Cooling labor mobility is acting like a hidden tax on consumption and corporate margins: when workers stop switching jobs, wage re-pricing channels that previously flowed into household income and discretionary spending at the time of hire evaporate, lowering near-term elasticity of services demand (travel, restaurants, leisure) and slowing rev growth for platforms that monetize hiring velocity. Recruiters, ad-driven job boards and ATS vendors face a double squeeze — fewer listings per employer plus longer time-to-hire — which compresses both transaction volume and the cadence of renewals, making revenue more lumpy and more dependent on price-based retention campaigns. The biggest second-order winners are incumbent, diversified platforms and bundled HR vendors with multi-product contracts and high gross margins; they can defend ARPU and cross-sell if employers cut standalone ad budgets. Losers are niche marketplaces and pure-play posting platforms (high churn, low switching costs) and short-cycle staffing firms that rely on replacement hiring. Expect commercial real estate and local services to see a delayed pain pattern: office demand and downtown spending weaken only after firms stop hiring for growth, creating a multi-quarter lead-lag vs headline unemployment.
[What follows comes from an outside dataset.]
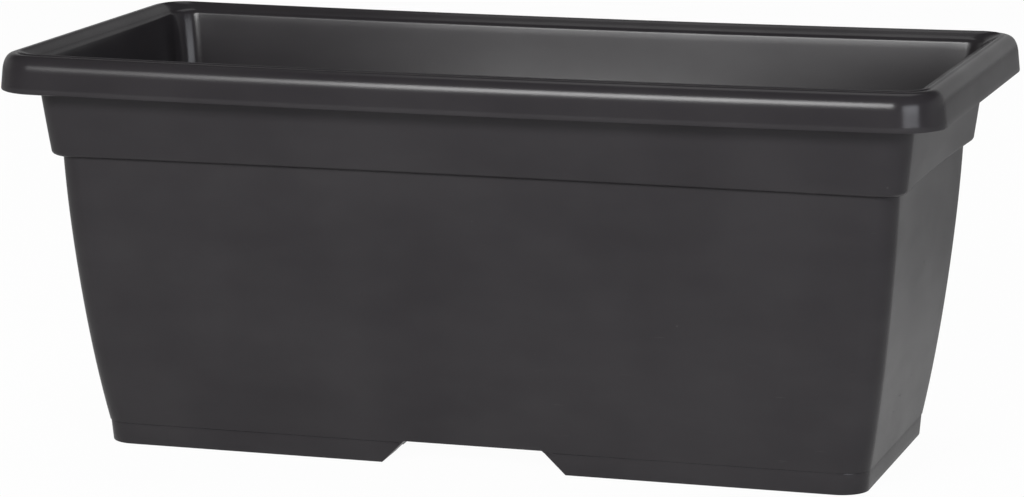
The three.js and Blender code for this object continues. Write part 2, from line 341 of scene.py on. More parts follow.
@dataclass
class Section:
    """The trough's section, from the foot up to the rim and down the inside.

    Every inset is measured inwards from the outermost outline of the rim.
    """

    height: float = 341.0
    wall: float = 3.0
    rim_radius: float = 38.0
    wall_radius: float = 23.0
    skirt_top: Pair = (1.6, 326.5)
    roll_outer: Pair = (2.6, 334.0)
    roll_inner: Pair = (5.5, 340.0)
    groove: Pair = (12.4, 340.2)
    lip: tuple[Pair, ...] = (
        (13.3, 340.02), (13.9, 340.12), (14.3, 340.6), (14.7, 340.9), (15.3, 341.0),
        (15.9, 340.95), (16.4, 340.7), (16.8, 340.3))
    funnel: Pair = (28.1, 334.4)
    funnel_rounding: float = 3.0
    band_draw: float = 1.6
    band_steps: int = 12
    band_top: Pair = (25.8, 328.5)
    band_bottom: float = 33.8
    step: float = 251.0
    step_rounding: float = 4.5
    wall_top: float = 41.0
    wall_bow: Pair = (46.0, 135.0)
    crease: Pair = (68.1, 18.7)
    foot: float = 70.0
    foot_step: float = 0.6
    floor: float = 8.0
    floor_fillet: float = 5.0
    foot_edge: tuple[Pair, ...] = ((1.0, 0.0), (0.3, 0.25), (0.0, 0.9))
    foot_ledge: tuple[Pair, ...] = ((0.0, -0.8), (0.1, -0.45))
    skirt_edge: tuple[Pair, ...] = (
        (3.0, 310.6), (2.6, 309.5), (1.5, 309.0), (0.4, 309.5), (0.0, 310.6))
    channel: Pair = (14.8, 329.5)
    channel_radii: Pair = (9.8, 8.5)
    ledge_edge: tuple[Pair, ...] = ((42.4, 2.7), (43.4, 1.9), (43.9, 0.9))

    def outside(self) -> list[Station]:
        """Walks from the ground, up under the rim, to the lowest line of the skirt.

        Returns:
            The stations in order.
        """
        radius = self.step_rounding
        foot_edge = [(self.foot + inset, height) for inset, height in self.foot_edge]
        foot_ledge = [(self.crease[0] + self.foot_step + inset, self.crease[1] + height)
                      for inset, height in self.foot_ledge]
        roll = arc(self.channel, self.channel_radii, 90, 180, 8)
        walk = [
            *foot_edge,
            *straight(foot_edge[-1], foot_ledge[0], 3),
            *foot_ledge,
            *self._wall_line(0.0),
            *arc((self.band_bottom + radius, self.step + radius), (radius, radius),
                 270, 180, 6),
            *straight((self.band_bottom, self.step + radius), self.band_top, 7),
            self.band_top, self._funnel_underside(), *roll,
            *straight(roll[-1], self.skirt_edge[0], 3),
            *self.skirt_edge[:3],
        ]
        return self._stations(walk, self.wall_radius)

    def inside(self) -> list[Station]:
        """Walks from the skirt's lowest line, over the crest, down to the floor.

        Returns:
            The stations in order.
        """
        radius = self.step_rounding
        ledge = self._ledge()
        foot = self.foot + self.wall
        walk = [
            *self.skirt_edge[3:],
            *straight(self.skirt_edge[-1], self.skirt_top, 4),
            *bezier((self.skirt_top, self.roll_outer, self.roll_inner, self.groove), 14),
            *self.lip,
            *self._funnel_foot(),
            *self._inner_band()[1:-1],
            *arc((ledge[0] + radius, ledge[1]), (radius, radius), 180, 270, 6),
            *[(inset, self.step + height) for inset, height in self.ledge_edge],
            *reversed(self._wall_line(self.wall)),
            *arc((foot + self.floor_fillet, self.floor + self.floor_fillet),
                 (self.floor_fillet, self.floor_fillet), 180, 270, 6),
        ]
        return self._stations(walk, self.wall_radius - self.wall)

    def _stations(self, walk: Sequence[Pair], least: float) -> list[Station]:
        """Gives each point of a walk the radius of its corners."""
        return [Station(inset, height, max(self.rim_radius - inset, least))
                for inset, height in walk]

    def _wall_line(self, thickness: float) -> list[Pair]:
        """The bowed wall from the crease up to the step, moved in by a thickness."""
        line = bezier((self.crease, self.wall_bow, (self.wall_top, self.step)), 18)
        return [(inset + thickness, height) for inset, height in line]

    def _slope(self) -> Vector:
        """The direction of the slope from the crest into the trough."""
        return (Vector(self.funnel) - Vector((self.lip[-1][0], self.height))).normalized()

    def _ledge(self) -> Pair:
        """Where the inside of the band meets the round above the inner ledge."""
        return (self.band_bottom + self.wall, self.step + self.wall + self.step_rounding)

    def _inner_band(self) -> list[Pair]:
        """Draws the inside of the band, steeper with depth.

        Returns:
            The points from the slope's foot to the ledge.
        """
        ledge = self._ledge()
        reach, rise = ledge[0] - self.funnel[0], self.funnel[1] - ledge[1]
        top = 1.0 - self.funnel_rounding / rise
        shares = [top * (1.0 - step / self.band_steps)
                  for step in range(self.band_steps + 1)]
        return [(ledge[0] - reach * share ** self.band_draw, ledge[1] + rise * share)
                for share in shares]

    def _funnel_foot(self) -> list[Pair]:
        """Draws the slope into the trough and the round where it turns down.

        Returns:
            The points after the lip's last.
        """
        corner = Vector(self.funnel)
        start = corner - self._slope() * self.funnel_rounding
        end = self._inner_band()[0]
        return [*straight(self.lip[-1], tuple(start), 3),
                *bezier((tuple(start), tuple(corner), end), 7)]

    def _funnel_underside(self) -> Pair:
        """The corner under the slope, one wall's thickness from it."""
        slope = self._slope()
        return (self.funnel[0] + slope.y * self.wall, self.funnel[1] - slope.x * self.wall)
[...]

Near-term catalysts that will materially re-rate these exposures are corporate earnings commentary on hiring/backfill budgets (next 1–3 quarters), macro payroll prints that nudge corporate guidance, and any fiscal/administrative action that accelerates federal payroll decisions. Reversals happen if a surge in demand for labor appears (sector-led or capex-driven) or if firms react to productivity constraints by accelerating hiring again — both would restore churn and ad spend. Tail risk: a concentrated wave of layoffs in large white‑collar employers would sharply widen downside for HR‑tech multiples and social recruitment pools over a 3–12 month window.